To get the max performance out of the component coolers you will have to provide them cool air what they can use for heat exchange. For air coolers and for the radiators of a water cooling system too. Let's use a little bit of physics to determine the optimal set. At first: the cool air tries to get down. At second: when you build up your fans you should calculate with the pressure difference in front of and behind the blades.
1. Put your inhaling fans to the lower places and the exhaling ones in the higher slots.
2. Get a bit more inhaling power than exhaling.
3. Don't put on fans in the opposite directions! Vortex can harm airflow.
If you look at a fan's specs you will see a lot of parameters:
The most important ones are the Airflow, Static Pressure, Noise, Size, Bearings and Connector.
In case of PC fans, the voltage is almost always 12V, so you don't have to bother it. The power consumption is also very low, so we can ignore that too.
Airflow: Volume of the air what the fan can blow in a specified time. m3/h means 1 m3 as volume and 1 hour as time.
Static Pressure: Static pressure depends on the shape and the angle of blades (and RPM + Size of course). Fans with high static pressure are optimized to be used on heatsinks/radiators because they can squeeze the air through the plates. Fans with smaller static pressure (so higher airflow) are better to use as case fans.
Noise: Level of the noise generated by the spinning fan. This can be exactly measured and you can find comparison tables on the internet like this one:
Size: The larger the fan is, the higher its airflow/static pressure is at the same RPM. So if you use bigger fans, your build can be more silent. It's recommended to utilize the maximal fan size on your case/heatsinks.
Bearings: The joint type of spinning parts of the fan. It can affect the lifetime. Some poor bearings can get loud after a time of using.
Connector: There are 4 main types of it: 2pin, 3pin, 4pin and molex.
The first 3 can be connected to the motherboard pin headers.
The 2pin version get's the power and doesn't give any feedback. It can be controlled by for example PWM or constant voltage level, but you won't know its RPM.
The 3pin version is similar but on the 3rd pin, it gives feedback about its speed. Every rotation generates a signal on that pin so mobo can determine its RPM.
The 4pin fans work just like the 3 pin fans, but on the 4th, pin they get an extra control signal.
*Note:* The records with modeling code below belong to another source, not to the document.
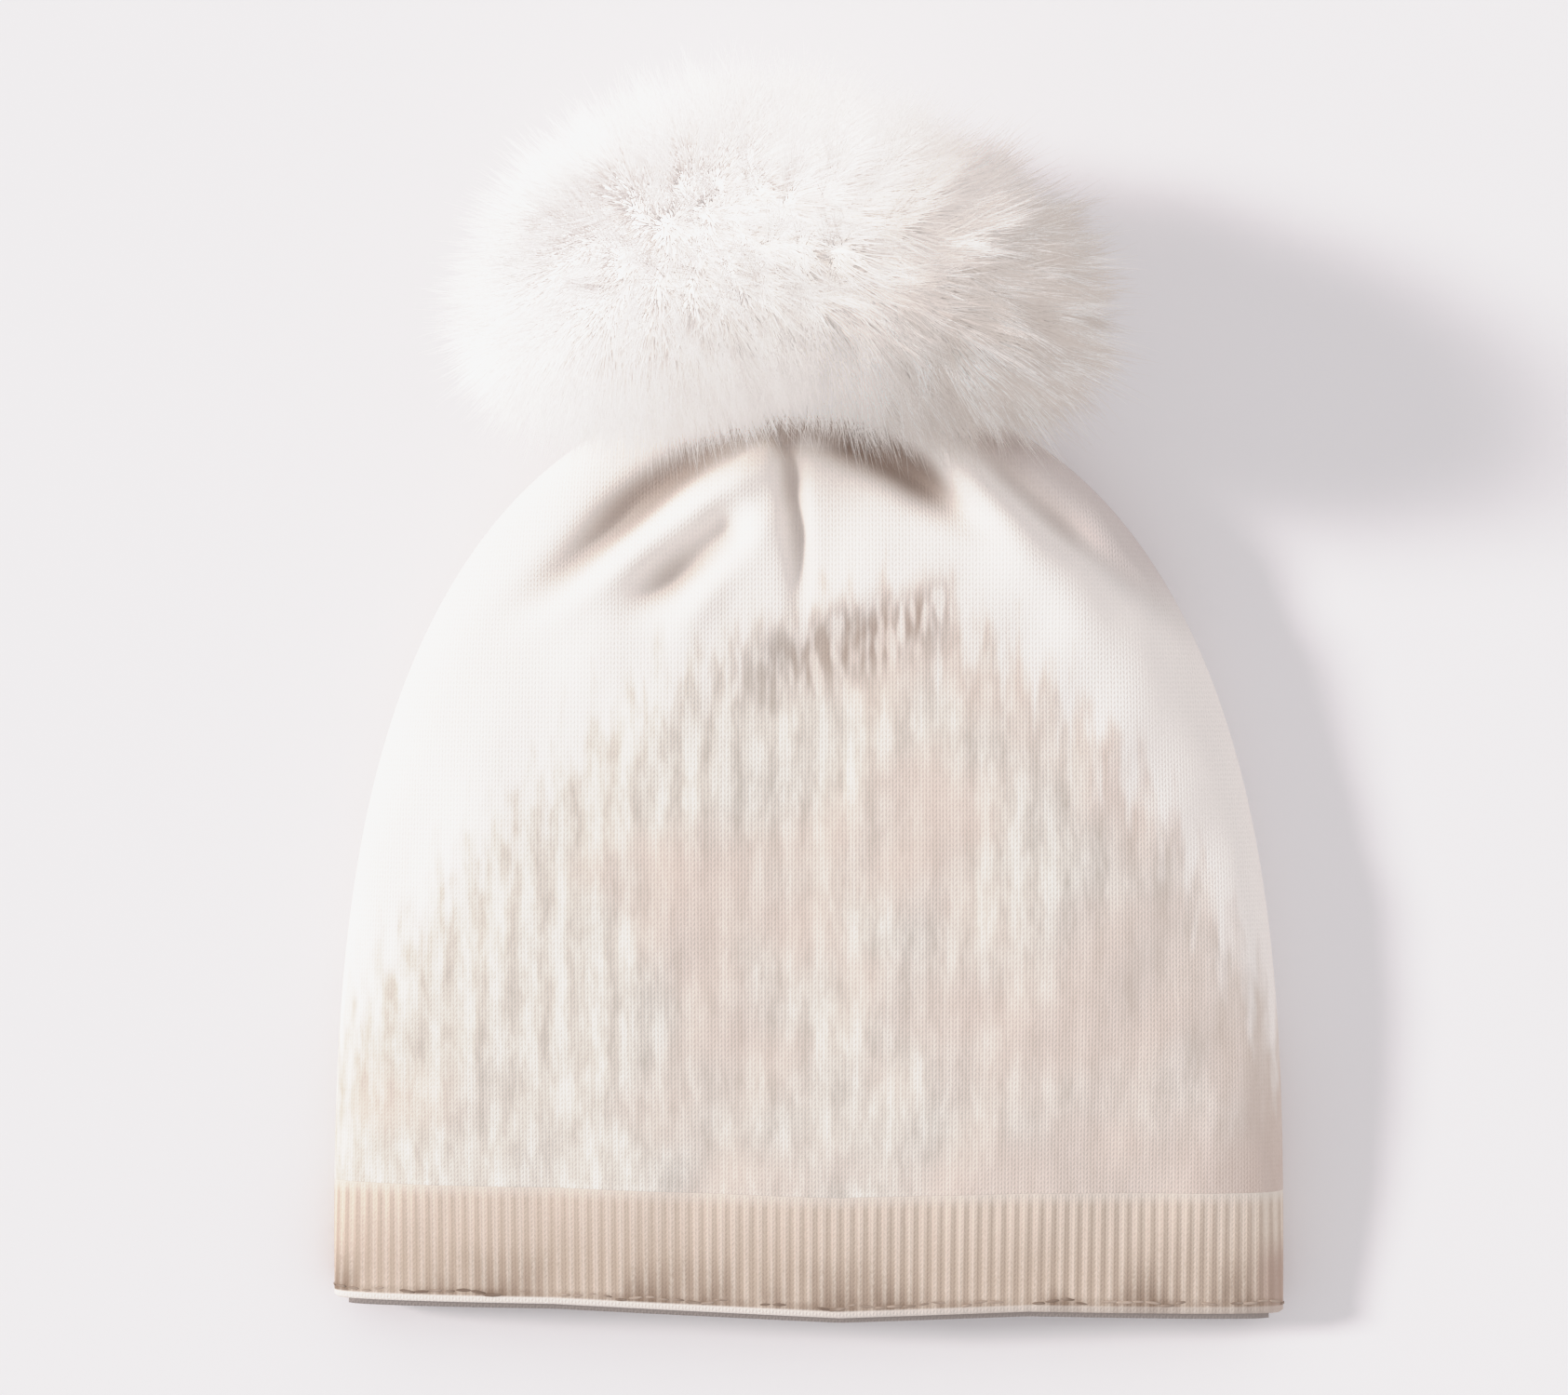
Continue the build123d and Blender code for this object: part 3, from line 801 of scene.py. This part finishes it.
def seamRidge(name, startY, endY, low):
    rows = int((endY - startY) / 0.0005)
    places = np.linspace(startY, endY, rows)
    across, above = np.tile([1.0, 0, 0], (rows, 1)), np.tile([0, 0, 1.0], (rows, 1))
    centres = np.stack([0 * places, places, np.full(rows, low + seams["thickness"] / 2)], axis=1)
    fromMiddle = np.abs(places - (startY + endY) / 2) / ((endY - startY) / 2 + 0.0001)
    ease = np.sqrt(np.clip(1 - fromMiddle ** 30, 0.04, 1))
    bar = roundedBar(seams["width"], seams["thickness"])
    wave = 1 + seams["ridge"] / seams["thickness"] * (np.sin(places * math.tau / 0.0021) - 1)
    outline = bar[None] * np.stack([ease, ease * wave], axis=1)[:, None]
    return carried(name, centres, across, above, outline)


for name, node in (("backSeamRidge", "back_seam"), ("liningSeamRidge", "lining_seam")):
    low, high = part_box(node)
    seam = seamRidge(name, low.y, high.y, low.z)
    finishPiece(seam, threadMaterial(name, srgb(238, 230, 220), srgb(206, 193, 180), 700.0), "hat", "thread", node)

# Darts: the folds of knit sewn off inside the crown, following the pressed cloth
darts = {"thickness": 0.0016, "depth": 0.0026, "rows": 40, "clear": 0.0023}


def dartPiece(name, node, corner):
    low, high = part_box(node)
    places = np.linspace(low.y - hemY, high.y - hemY, darts["rows"])
    centres, sides, ups, outline = [], [], [], []
    for share, y in zip(np.linspace(0, 1, darts["rows"]), places):
        ring = placedRing(y, darts["clear"], 0, hat["taperEnd"], 600)[0]
        index = {"front": np.argmin(np.abs(ring[:, 0]) + (ring[:, 2] < 0.015)), "back": 0,
                 "right": np.argmax(ring[:, 0]), "left": np.argmin(ring[:, 0])}[corner]
        inward = {"front": (0, 0, -1), "back": (0, 0, 1), "right": (-1, 0, 0), "left": (1, 0, 0)}[corner]
        depth = darts["depth"] * (0.25 + 0.75 * math.sin(math.pi * (0.05 + 0.9 * share)))
        centres.append(ring[index] + np.array(inward) * depth / 2)
        sides.append((1, 0, 0) if corner in ("front", "back") else (0, 0, 1))
        ups.append(inward)
        outline.append(roundedBar(darts["thickness"], depth))
    return carried(name, centres, sides, ups, np.array(outline))


dartKnit = threadMaterial("dartKnit", srgb(244, 238, 231), srgb(222, 211, 201), 600.0)
for corner in ("front", "back", "left", "right"):
    dart = dartPiece(corner + "DartFold", corner + "_dart", corner)
    finishPiece(dart, dartKnit, "hat", "pattern_knit", corner + "_dart")
print("stage: stitches, seams and darts")


# Labels: thin woven sheets, each lying on the lining
def labelSheet(name, node, wave):
    low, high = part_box(node)
    across, along, thick = 84, 48, high.z - low.z
    vertices, faces = [], []
    for layer in (0, 1):
        for row in range(along + 1):
            for step in range(across + 1):
                x = low.x + (high.x - low.x) * step / across
                y = low.y + (high.y - low.y) * row / along
                lift = wave * (math.sin(x * 190 + 1) + math.sin(y * 260)) * 0.5
                vertices.append((x, y, low.z + layer * thick * 0.9 + max(0, lift)))
    stride, sheetSize = across + 1, (across + 1) * (along + 1)
    for row in range(along):
        for step in range(across):
            here = row * stride + step
            faces.append((here, here + stride, here + stride + 1, here + 1))
            faces.append(tuple(sheetSize + place for place in (here, here + 1, here + stride + 1, here + stride)))
    rim = [step for step in range(across)] + [row * stride + across for row in range(along)]
    rim += [along * stride + step for step in range(across, 0, -1)] + [row * stride for row in range(along, 0, -1)]
    for place, here in enumerate(rim):
        following = rim[(place + 1) % len(rim)]
        faces.append((here, following, following + sheetSize, here + sheetSize))
    mesh = bpy.data.meshes.new(name)
    mesh.from_pydata(vertices, [], faces)
    turnOutward(mesh)
    return placeMesh(name, mesh), (high.x - low.x, high.y - low.y)


def labelMaterial(name, ground, line):
    material, board, shader = newMaterial(name, Roughness=0.55)
    place = board.apart(board.place())
    warp = (place.out("X") * math.tau / 0.00042).math("SINE") * 0.5 + 0.5
    weft = (place.out("Y") * math.tau / 0.00036).math("SINE") * 0.5 + 0.5
    weave = warp * weft
    plug(board, board.mix(weave.ramp(0.0, 0.8), line, ground), shader, "Base Color")
    roughen(board, shader, 0.5, 0.0001, weave)
    return material


wovenLabel, labelFlat = labelSheet("wovenLabelCloth", "woven_label", 0.0)
labelSatin = labelMaterial("labelSatin", srgb(236, 228, 217), srgb(204, 192, 178))
finishPiece(wovenLabel, labelSatin, "hat", "label", "woven_label")
careLabel, careFlat = labelSheet("careLabelCloth", "care_label", 0.0003)
careSatin = labelMaterial("careSatin", srgb(246, 244, 240), srgb(224, 219, 212))
finishPiece(careLabel, careSatin, "care_tag", "label", "care_label")
low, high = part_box("label_stitches")
rimInset = 0.0003
left, right, front, back = low.x + rimInset, high.x - rimInset, low.y + rimInset, high.y - rimInset
labelRim = [(left, front), (right, front), (right, back), (left, back)]
labelSewing = stitchRow("labelSewing", [(x, y, low.z + 0.0001) for x, y in labelRim], {
    "Spacing": 0.0020, "Length": 0.0016, "Thick": 0.0003, "Missing": 0.0, "Seed": 3, "Thread": paleThread}, True)
finishPiece(labelSewing, None, "hat", "thread", "label_stitches")
print("stage: labels")

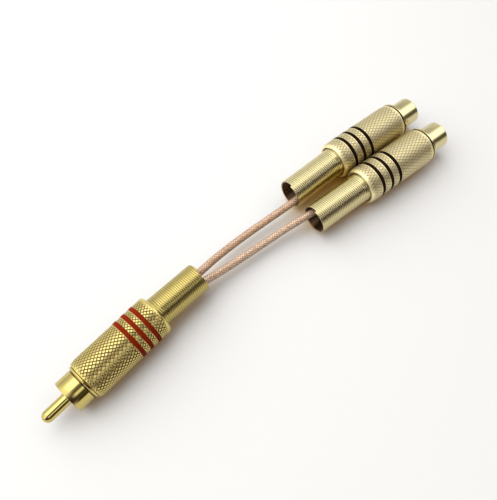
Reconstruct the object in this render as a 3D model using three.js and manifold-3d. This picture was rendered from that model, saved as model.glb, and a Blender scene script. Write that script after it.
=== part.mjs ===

They can be controlled by PWM on the first 2 pins and/or with the extra signal. For professional control, you don't have to use 4pin fans (although a lot of source says this) if you have a controller with constant voltage or a PWM controller fast enough to avoid the clicking sound. Of course, if you always spin your fans at 100% then the 3rd and 4th pins are completely unnecessary.
The molex connector can be connected directly to your power supply or with an adapter to the mobo. Fans with this type of connector can be controlled like the 2pin ones.
Fan/Water cooling Control
Yes, "Water cooling Control". Because water cooling systems have active parts which can be controlled too to get the lowest sound level and power consumption. Another thing about fan control is the famous thought of "Why would I need fan control? I can put on my headphones and I can't hear the fans." Why? Because I don't put a clip on my nose when my armpit stinks. Keeping the headphones always on your ears is just an uncomfortable way of escape.
What kind of controller should we use?Software: There is some fan controller software that can control the fans connected to the inner ports of your PC (eg. Motherboard, Video card). This means small number of fan ports and low load capacity on them. Most of these software controllers aren't too smart, but you should definitely try the SW part of Feverkill. It's easy to use and provides professional control settings.
Hardware: The analog solutions with a few potentiometers don't deserve the "controller" name. The digital ones are better but they also can't query the temps from the built-in (CPU, GPU, HDD, etc...) sensors and can't control the fans on the inner (Mobo, etc...) ports.
Combined: The only one on the market is Feverkill. An automated, complex but easy to use SW+HW tool with event-based overheating protection and lots of monitoring functions. The SW on the PC can manage an optional USB hardware to use more devices: sensors, fans, pumps or LEDs if your mobo doesn't have enough ports for them. A unified tool for advanced fan control and protection. (Check the menu at the top of the page!)
Using a good thermal paste is very important! Actually, it's much more important than you would think. There are a bunch of properties that describe a thermal paste, for example, viscosity, metal content, time to dry, etc... but what most influences the thermal conduction is that mysterious W/(mK) value. If you are in the know of some physics, you can calculate exact values for exact components but I can tell you, that the 1-2W/mK pastes are only suitable for smaller amplifiers. What you should use is, for example, this one. 8.5W/mK.
This paste is very gluey. If you buy this one, be very careful when you remove the heatsink from your CPU. It's actually able to pull the processor out of the socket even if you didn't open it before! (Yeah, personal experience.)
If you are an engineer too, this point is evident for you. We always check what we've done. The main point: Is the cooling capacity high enough to keep the temps at a suitable level during continuous load? To test this, we maximally charge our gear and watch the thermometers.
For CPU, the best stress test tool is Prime95. You can use for example FurMark for GPU. Run both at the same time to get the maximal heat out of your rig!
If the temps are suitable, then your setup has proper cooling... for the current ambient temperature. Sadly, in the summer it's harder to cool a computer. You can decide if it's silent enough for you. If not... change!
In case of one of your hardware in the PC is hotter than it should be, you can try to change the flow with your case fans before you buy something new for that specific hardware.
We wish you happy building, high clocks and low temperatures!